Over the subsequent years, my life became exciting and glamorous. I fell in love and set up a household of my own... and moved house three times within Germany, not counting months in hotels between moves, and a couple of times in the USA. My own final nesting place in an adopted land isn't what I think of as "home".

I'm not going "home" for the summer this year, for several very good reasons, some of them logistical. (The logistics of intergalactic space travel would also be a difficulty in my books... on a much grander scale than my own which have not a little to do with multiple food allergies and current restrictions on the food and drink that one may take through security.)

Suddenly, vague yearnings to make contact with friends I've hardly thought about, except to send a Christmas card to... maybe... have prompted time-consuming mini-quests to get back in touch, and I've realized that I am homesick. I think, but I'm not sure, that part of the problem is that I don't have the choice this year. Either that, or I'm getting sentimental in my second half-century.

I contacted my old college, Homerton, Cambridge, and discovered that I am "a lost sheep" as far as the Keeper of the Rolls is -or was- concerned. Funnily enough, the fund-raisers never lost touch with me.

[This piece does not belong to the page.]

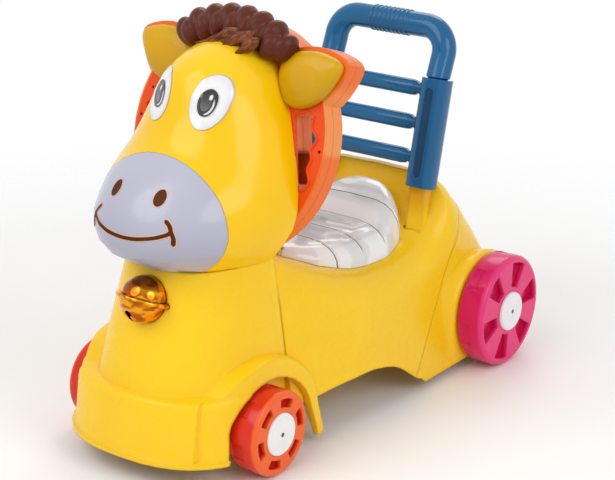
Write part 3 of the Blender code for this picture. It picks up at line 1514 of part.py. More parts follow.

I've joined Facebook.com . Today someone wondered aloud --because we write on a wall, like twittering at Twitters.com-- how many of the people on the "London" network did not actually live in London at all. I felt like I was flying under false colours by lurking, so I declared myself.

As for my writing, "homesickness" is quite a challenge. For instance, FORCED MATE was (and is) a futuristic take on the classical myth of Persephone who was swept up into Hades's chariot and carried off to his dark world.

Since Forced Mate is a romance, the heroine had to live happily ever after, so I couldn't deal with the pomegranate seeds and her homesickness, and the eventual joint custody ruling by Zeus so Persephone spent half the year with her dh and the other half with her mother.

I think I know which future heroine may end up being homesick.